The other side of the coin, of course, is that we are not separate from the Earth.  Humans are a part of nature, despite what some of my more radically Earth Centered bretheren, that HUMANS are a PART of the Earth, Humans are OF Nature.   Not, or at least not solely, nature and the Earths enemy.

Try looking forward to a sustainable future featuring humanity shall we?

Just saying,

Pax

Breathing in the fog…

I breathe.

I breathe deeply drawing the air of inspiration and connection into my Ground. Into my Center. Into my Chakra’s in turn I drink in the Breath of Life. The candles flicker on the altar. The radio hums it’s hymns to knowledge from National Public Radio and the blogoshpere and internet provide amusement and information and outrage. I sip my coffee and smile to myself.

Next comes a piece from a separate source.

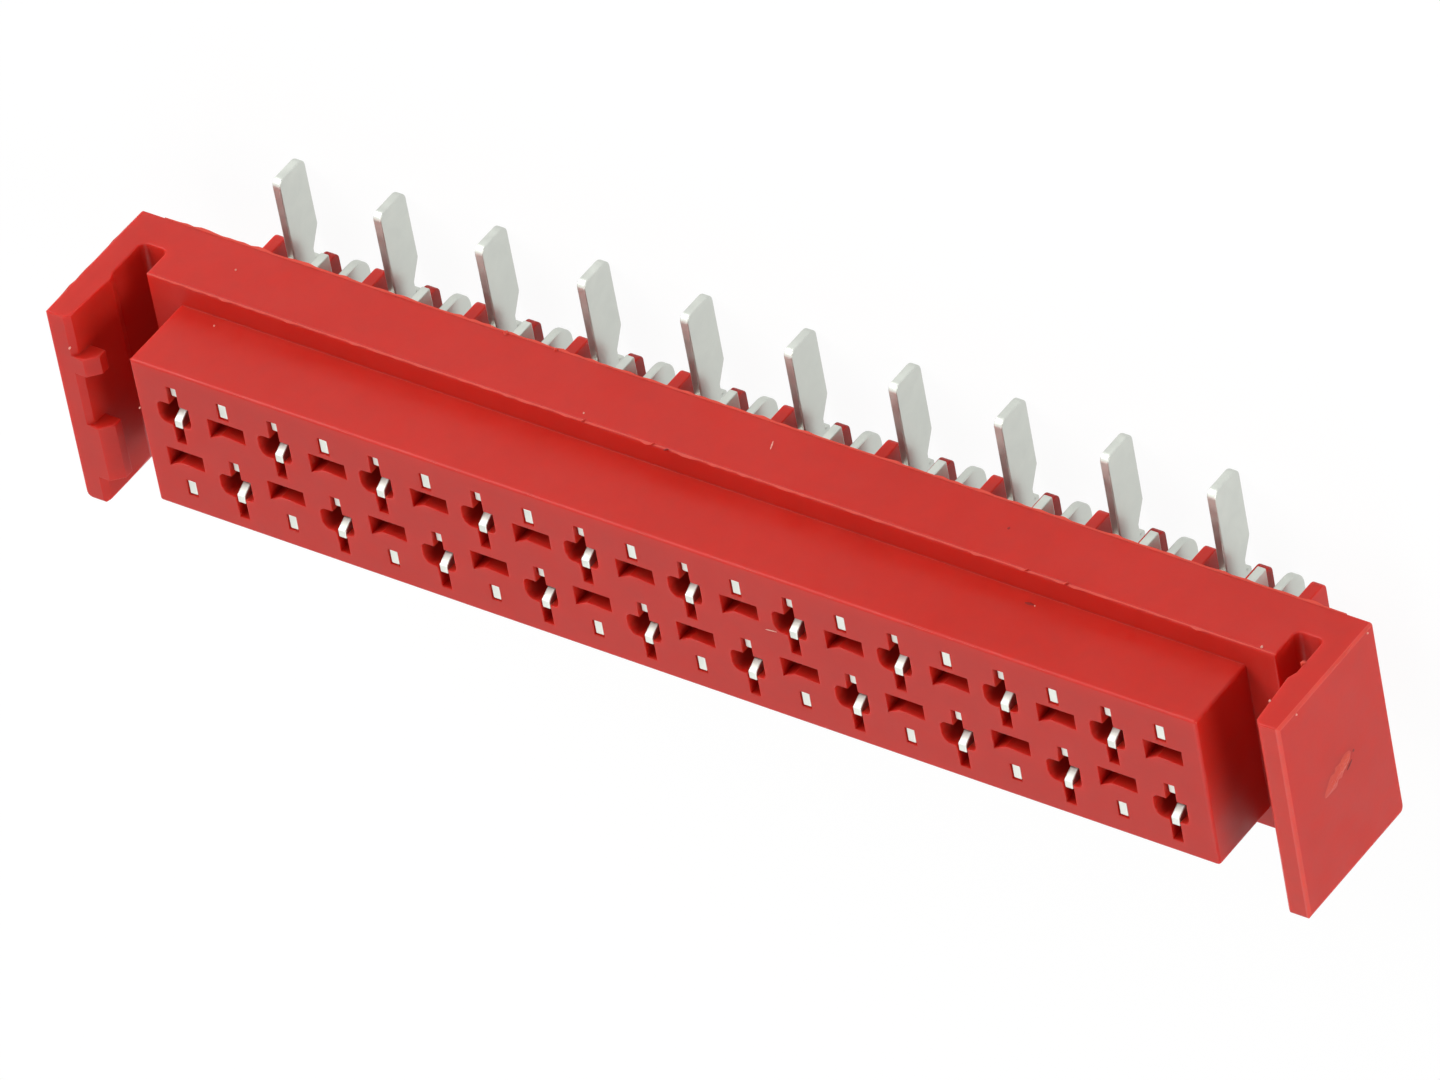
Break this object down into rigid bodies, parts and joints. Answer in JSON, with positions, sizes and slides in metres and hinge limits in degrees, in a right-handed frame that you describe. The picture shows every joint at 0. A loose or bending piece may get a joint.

I contemplate my recent malaise, my ennui, by blahs.

Maybe I need a mojo bag? Or some sexy smart minded and mouthed Satyr to stir me out of complacency? Perhaps I should,,,,

Breathing over takes me, listening not seeking, just being for a while longer, or so my wiser self and the spirits of the world seem to mumble…

And so I breathe….

an untitled note on the journey….

I am feeling blocked, creatively and spiritually, lately.

Some of this is, I suspect, related to the upcoming aniversary of the Big Guy’s unceremonious (and at times rather brutal) dumping of me and the total cutting out that so many of “our” friends and acquaintances chose to render unto me last August.

Even having an, admittedly, theoretical source for my recent lack of creative spark isn’t really an excuse.  I need to start applying discipline to myself and my life.  So look for more regular writing here.   Sadly I cannot promise that they will all be Golden.  Only that they will be honest, and reflective of the spiritual journey of this particular Pagan.


I’ve already started with some superficial adjustments to the site, and am reworking and rethinking some of the pages and pieces I’ve got on here. I am doing much the same with my room and various parts and pieces of myself.